**Information given**:
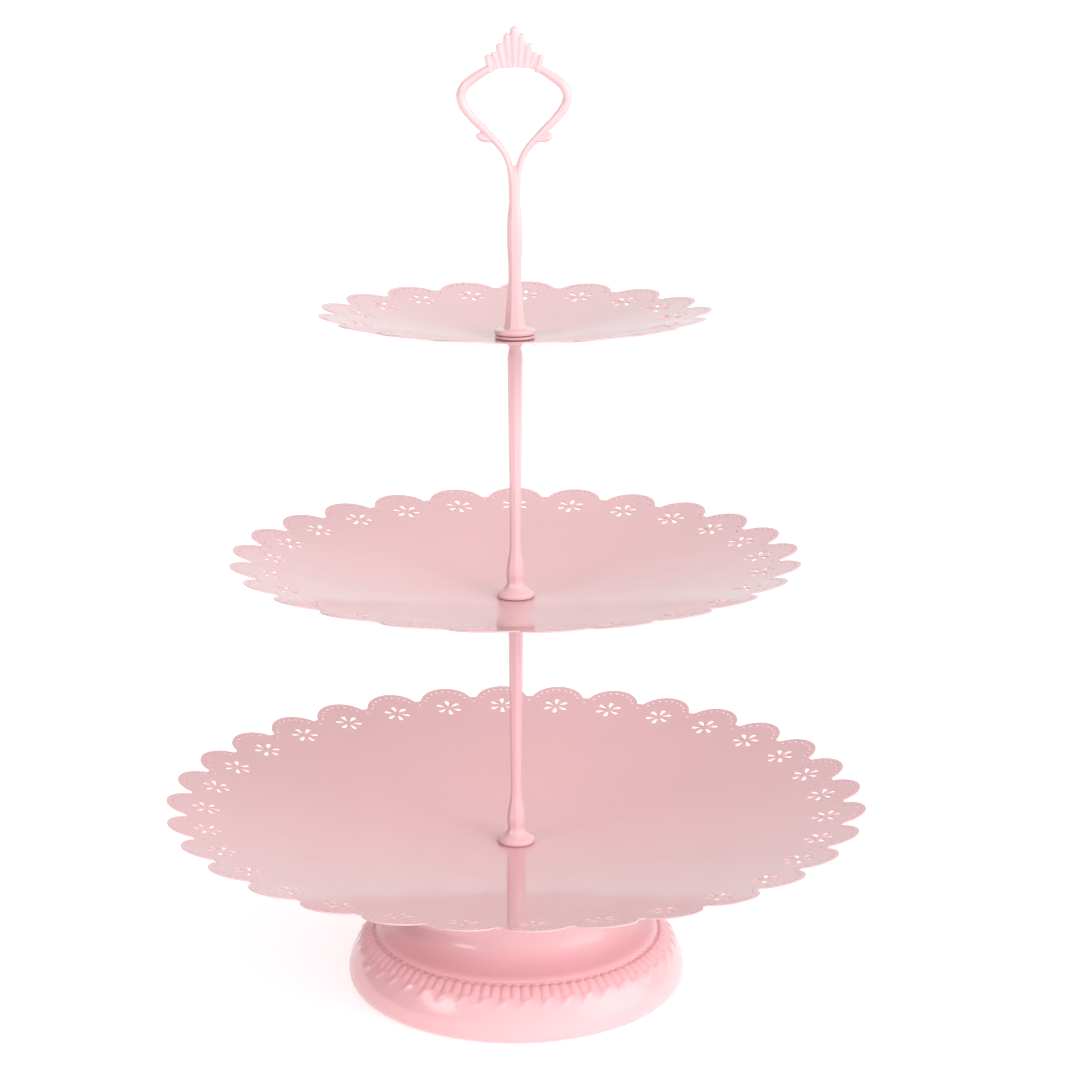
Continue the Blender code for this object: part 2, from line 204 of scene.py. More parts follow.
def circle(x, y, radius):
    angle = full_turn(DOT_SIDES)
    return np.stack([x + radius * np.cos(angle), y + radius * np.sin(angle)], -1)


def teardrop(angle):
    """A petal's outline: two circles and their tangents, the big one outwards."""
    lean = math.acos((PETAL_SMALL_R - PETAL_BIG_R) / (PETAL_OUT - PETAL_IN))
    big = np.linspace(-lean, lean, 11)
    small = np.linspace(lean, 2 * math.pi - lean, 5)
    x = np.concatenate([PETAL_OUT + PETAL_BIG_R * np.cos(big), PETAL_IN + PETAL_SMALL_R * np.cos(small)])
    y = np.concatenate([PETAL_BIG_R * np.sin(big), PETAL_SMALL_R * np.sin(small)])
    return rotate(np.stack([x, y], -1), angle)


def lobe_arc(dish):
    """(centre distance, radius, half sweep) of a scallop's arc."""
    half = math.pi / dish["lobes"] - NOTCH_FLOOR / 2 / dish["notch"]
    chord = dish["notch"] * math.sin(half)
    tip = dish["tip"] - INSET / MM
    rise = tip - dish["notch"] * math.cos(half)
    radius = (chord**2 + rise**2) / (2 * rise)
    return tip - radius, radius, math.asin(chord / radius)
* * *
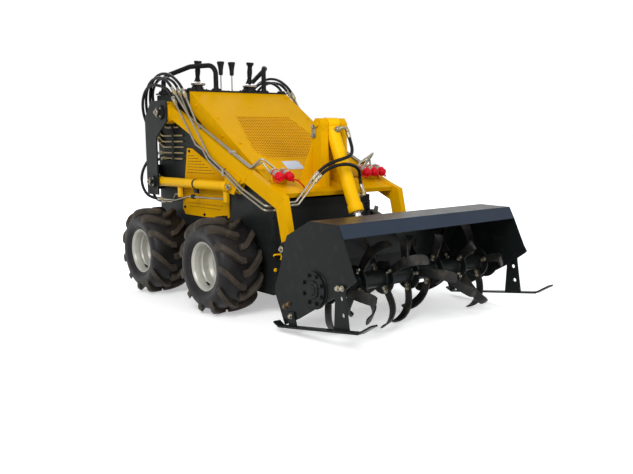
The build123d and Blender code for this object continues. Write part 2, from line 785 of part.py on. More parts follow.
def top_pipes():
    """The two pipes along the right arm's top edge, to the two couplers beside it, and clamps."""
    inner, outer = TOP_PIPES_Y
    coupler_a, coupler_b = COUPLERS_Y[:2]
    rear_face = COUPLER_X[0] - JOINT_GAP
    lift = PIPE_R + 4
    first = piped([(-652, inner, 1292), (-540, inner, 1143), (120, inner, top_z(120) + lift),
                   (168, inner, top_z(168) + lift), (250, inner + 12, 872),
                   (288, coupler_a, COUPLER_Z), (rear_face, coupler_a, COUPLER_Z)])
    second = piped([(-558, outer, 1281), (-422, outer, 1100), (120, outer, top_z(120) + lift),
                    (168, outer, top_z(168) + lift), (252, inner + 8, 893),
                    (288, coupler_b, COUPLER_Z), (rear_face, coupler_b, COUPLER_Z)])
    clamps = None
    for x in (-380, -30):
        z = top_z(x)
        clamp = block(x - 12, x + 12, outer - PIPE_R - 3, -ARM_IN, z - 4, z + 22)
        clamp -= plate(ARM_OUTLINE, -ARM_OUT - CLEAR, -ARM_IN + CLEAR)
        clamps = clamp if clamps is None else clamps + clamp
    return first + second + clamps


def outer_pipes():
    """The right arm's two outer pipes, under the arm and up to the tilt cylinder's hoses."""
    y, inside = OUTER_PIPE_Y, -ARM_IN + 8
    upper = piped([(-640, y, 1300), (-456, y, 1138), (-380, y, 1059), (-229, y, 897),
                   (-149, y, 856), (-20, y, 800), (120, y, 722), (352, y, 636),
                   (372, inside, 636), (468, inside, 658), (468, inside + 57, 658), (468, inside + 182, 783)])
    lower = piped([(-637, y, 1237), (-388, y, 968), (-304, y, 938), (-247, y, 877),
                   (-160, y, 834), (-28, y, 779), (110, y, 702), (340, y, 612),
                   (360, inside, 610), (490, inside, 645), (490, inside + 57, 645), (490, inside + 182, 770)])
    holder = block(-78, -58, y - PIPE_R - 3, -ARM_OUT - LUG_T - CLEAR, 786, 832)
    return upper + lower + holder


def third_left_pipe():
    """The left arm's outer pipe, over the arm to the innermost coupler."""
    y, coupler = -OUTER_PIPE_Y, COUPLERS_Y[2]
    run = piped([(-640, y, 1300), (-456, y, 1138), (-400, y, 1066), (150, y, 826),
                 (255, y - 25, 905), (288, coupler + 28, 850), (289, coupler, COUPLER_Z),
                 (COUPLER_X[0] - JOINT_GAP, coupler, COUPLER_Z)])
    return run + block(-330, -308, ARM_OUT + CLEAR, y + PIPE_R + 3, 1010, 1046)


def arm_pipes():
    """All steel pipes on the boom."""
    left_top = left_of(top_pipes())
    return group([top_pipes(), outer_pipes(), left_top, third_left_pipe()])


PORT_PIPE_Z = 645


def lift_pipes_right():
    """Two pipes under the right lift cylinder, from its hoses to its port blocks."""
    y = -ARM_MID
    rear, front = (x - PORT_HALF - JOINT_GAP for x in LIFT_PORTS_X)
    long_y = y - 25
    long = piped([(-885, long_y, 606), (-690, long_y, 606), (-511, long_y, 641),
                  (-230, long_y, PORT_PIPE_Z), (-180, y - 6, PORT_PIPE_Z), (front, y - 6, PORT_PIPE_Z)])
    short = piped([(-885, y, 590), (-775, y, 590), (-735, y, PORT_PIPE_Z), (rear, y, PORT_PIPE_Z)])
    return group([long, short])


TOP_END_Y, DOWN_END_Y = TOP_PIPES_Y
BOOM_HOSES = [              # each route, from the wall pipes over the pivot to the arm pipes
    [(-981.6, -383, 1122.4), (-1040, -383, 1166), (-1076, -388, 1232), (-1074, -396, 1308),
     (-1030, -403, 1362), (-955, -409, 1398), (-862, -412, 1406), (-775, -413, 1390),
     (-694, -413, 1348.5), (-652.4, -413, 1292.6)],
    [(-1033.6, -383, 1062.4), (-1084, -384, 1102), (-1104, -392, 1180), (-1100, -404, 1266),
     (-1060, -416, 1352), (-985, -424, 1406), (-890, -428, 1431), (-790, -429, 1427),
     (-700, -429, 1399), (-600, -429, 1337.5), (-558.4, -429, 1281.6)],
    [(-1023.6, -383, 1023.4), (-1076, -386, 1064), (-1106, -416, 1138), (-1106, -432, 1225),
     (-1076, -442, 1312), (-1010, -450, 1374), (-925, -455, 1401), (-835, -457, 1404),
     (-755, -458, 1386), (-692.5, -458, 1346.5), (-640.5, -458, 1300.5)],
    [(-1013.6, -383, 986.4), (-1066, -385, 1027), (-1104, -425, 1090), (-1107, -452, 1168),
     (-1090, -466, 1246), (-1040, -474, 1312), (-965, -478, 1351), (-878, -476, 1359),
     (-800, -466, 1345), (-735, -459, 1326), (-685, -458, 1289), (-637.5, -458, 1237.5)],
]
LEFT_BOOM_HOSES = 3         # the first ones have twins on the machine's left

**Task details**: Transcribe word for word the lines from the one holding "Continue the Blender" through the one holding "return np.stack([x +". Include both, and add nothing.

**Full solution**:
Continue the Blender code for this object: part 2, from line 204 of scene.py. More parts follow.
def circle(x, y, radius):
    angle = full_turn(DOT_SIDES)
    return np.stack([x + radius * np.cos(angle), y + radius * np.sin(angle)], -1)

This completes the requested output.